1. 1.
    0
    1897 Osmanlı-Yunan Savaşı, 1897 yılında Osmanlı imparatorluğu ile Yunanistan arasında meydana gelen savaştır. Yaklaşık bir ay sürmüş ve Osmanlı ordusunun kesin zaferiyle neticelenmiştir. Atine yolu osmanlılara açılınca avrupa devletleri araya girip barış imzalanmasını sağlamıştır .
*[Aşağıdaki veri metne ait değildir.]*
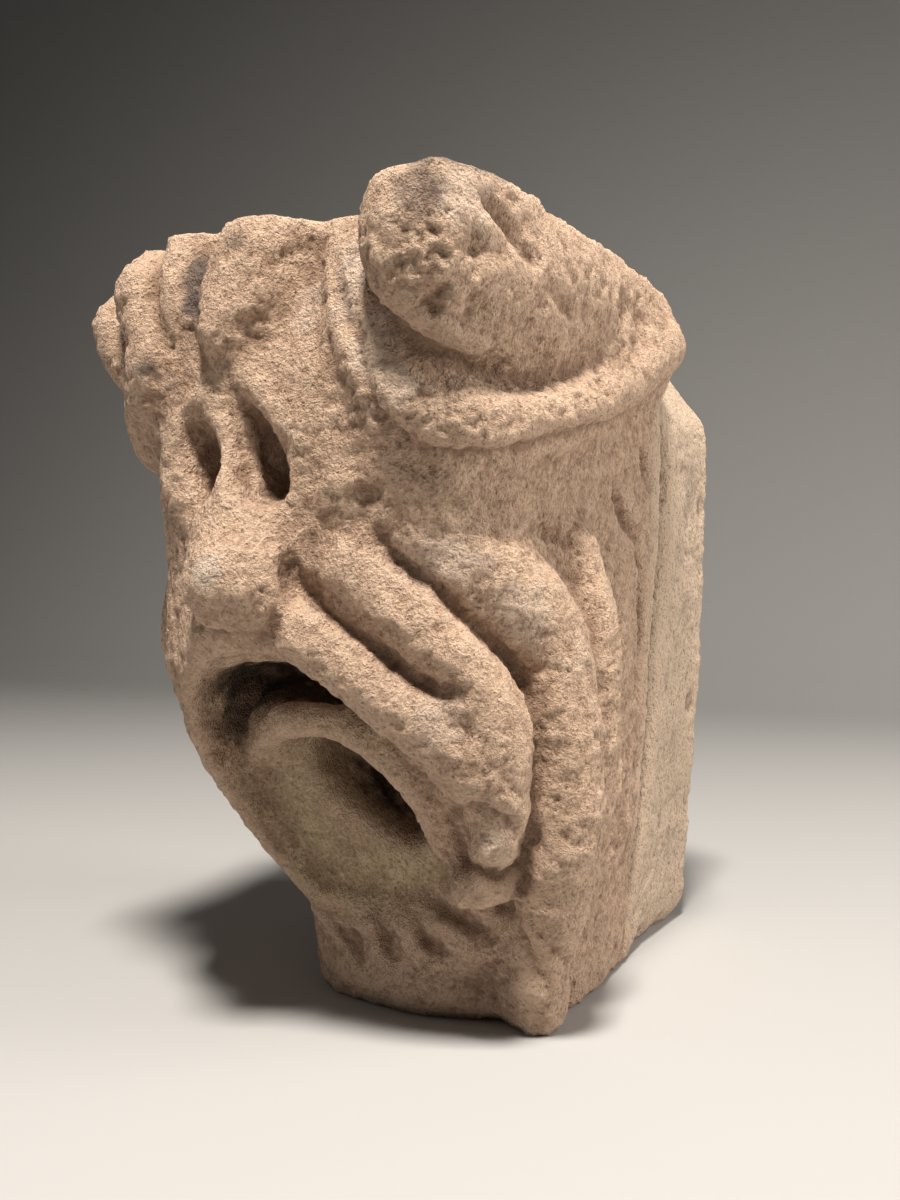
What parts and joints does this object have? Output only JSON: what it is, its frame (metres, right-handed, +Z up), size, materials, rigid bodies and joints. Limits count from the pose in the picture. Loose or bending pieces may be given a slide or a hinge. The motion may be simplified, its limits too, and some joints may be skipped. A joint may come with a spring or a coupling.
{
  "type": "stone corbel",
  "caption": "Carved sandstone corbel: a monster mask with corner curls and a gaping mouth, on a plain tail that is built into a wall and carries a load on its flat top bed.",
  "frame": {"origin": "middle of the tail's flat wall face", "axes": "+Y into the wall, -Y is the way the mask looks, +Z up, +X the side that the picture shows"},
  "size_m": [0.2222, 0.2924, 0.3],
  "materials": {
    "sandstone": "matte, coarse pinkish-buff sandstone, weathered"
  },
  "bodies": {
    "root": {"corbel_stone": "sandstone"}
  },
  "joints": []
}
    Bu savaş, Osmanlı imparatorluğu ve Büyük Devletler’in irâdesine aykırı olarak Yunanistan’ın yayılmacı politikalarının bir neticesi olarak meydana gelmiştir. Osmanlı imparatorluğu Büyük Devletler’den savaşı engellemelerini beklemiş; fakat bu devletler Yunanistan’a uygulanacak zorlayıcı tedbirler üzerinde uzlaşamadıklarından iki devleti yalnız başlarına bırakmışlardır. Osmanlı imparatorluğu barışın devamından yana olmasına rağmen Yunan çetelerinin sınırı tecavüz etmesi üzerine Yunanistan’a savaş ilân etmiştir .

    8 Nisan 1897'de Milona geçidindeki ilk savaş Osmanlı Ordusu'nun zaferi ile sonuçlandı. Ancak savaşın yavaş tempoda cereyan etmesi üzerine, büyük devletlerden gelebilecek bir müdahaleyi önlemek için Sultan II. Abdülhamid, Edhem Paşa'ya yıldırım harbi emrini verdi. Bu durum üzerine Osmanlı Ordusu, 25 Nisan 1897'de Yenişehir, 28 Nisan'da da Tırhala'yı ele geçirdi. Yunan ordusu güneydeki Dömeke'ye doğru çekilirken Edhem Paşa komutasındaki Osmanlı birlikleri doğuya doğru ilerleyerek 8 Mayıs'ta çok büyük stratejik öneme sahip bir liman kenti olan Volos'a girdi. Bundan sonraki muharebenin Dömeke’de olacağı ve bu savaşın da galip tarafı ortaya çıkaracağı belli olmuştu. Çünkü Yunanlılar bu müstahkem mevkiye çok fazla yığınak yapmışlardı. Savunma savaşı yapacak olan Yunanlılar, Türkleri püskürteceklerinden eminlerdi. 17 Mayıs 1897 tarihinde çok şiddetli geçen muharebe Osmanlı Ordusu'nun zaferiyle sonuçlandı. Yunan ordusu daha güneydeki Lamia'ya doğru düzensiz bir biçimde çekilirken Osmanlı kuvvetleri onları süratle takip etti. Zira Avrupa'da savaşı durdurmaya yönelik diplomatik adımlar atılmaya başlamıştı. Osmanlılar ise Avrupa'dan baskı gelmeden mümkün olduğunca ilerlemek niyetindeydiler.
    Artık Osmanlı ordusunun Yunanistan’ın başkenti Atina'ya girmesini engelleyecek ciddi bir güç kalmamıştı. Bu konuda Sadrazam Halil Rıfat Paşa, II. Abdülhamid'e görüşünü açıkça belirtmiş ve de Atina'ya girilmesi için ricada bulunmuştu. Çünkü Atina'nın alınması Yunanlıların bir nebze olsun bastırılması demekti. Fakat Avrupa Devletleri'nin aralarında anlaşması üzerine Rus çarı II. Nikolay II. Abdülhamid'e bizzat telgraf çekerek savaşın durdurulmasını talep etti. Padişahın iradesi uyarınca 19 Mayıs'ta Osmanlı ordusu fiilen savaşı kesti. 20 Mayıs 1897 tarihinde ise mütareke imzalandı.